Should the "over-under" in gambling terms be the "ore than - less than", or would you consider that an example of an industry term and, therefore, acceptable?

Happy Dog said...

@Anon: A great question, and I'm flattered you think my opinion matters (it DOES matter, but I'm still working on getting everyone else to get on board). So I'll answer this question in three ways:

1. The over-under bet is based on a fixed TOTAL of points, RBIs, conversions, whatever. If we look at that TOTAL as a fixed point, like a benchmark, then one could argue that you are betting on something OVER that fixed point or UNDER that fixed point, in which case, I don't really have to fight the gag reflex when I hear it.

2. Jargon is jargon and manages to break all kinds of typical grammar and usage norms because it is used by a particular group of people who make a collective decision about the meaning of a word or phrase. I can't fight jargon, and don't really want to.
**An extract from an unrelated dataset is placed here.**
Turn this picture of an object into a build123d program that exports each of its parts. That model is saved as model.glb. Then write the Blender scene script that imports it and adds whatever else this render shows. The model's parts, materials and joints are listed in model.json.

3. You shouldn't even be asking this. I can only imagine that you are a gambler, and I would like to suggest you save your pennies and rather than head down to the OTB window, buy something pretty for your wife or girlfriend. Or send a donation to Happy Dog. He needs more Milkbones.

Anonymous said...

Better yet, After reading your December 23 post, I will save my dollars for a lap dance. At least that is a sure thing. Thanks for the advice and Merry Christmas.

Oh, and where is this club again?

ChickenFreak said...

I like to blog about blogging. :) In fact, I wish that more bloggers blogged about blogging. That is, more bloggers that are _not_ trying to get me to click an Amazon link or buy a Whopper Chopper. And who don't babble on about SEO and pay per click and, well, bleah.

So, congratulations on the 1,000 page views. :)

I quite agree with you on the "over" versus "more than", though I suspect that I make this error myself. I'll start watching myself to find out.

Esther said...

Is this similar to our conversation regarding "badly" vv "bad"? Maybe you'd like to address this, considering the fact that I think of myself as quite the grammar princess (as you are obviously the grammar queen)and I know many, many people who could benefit.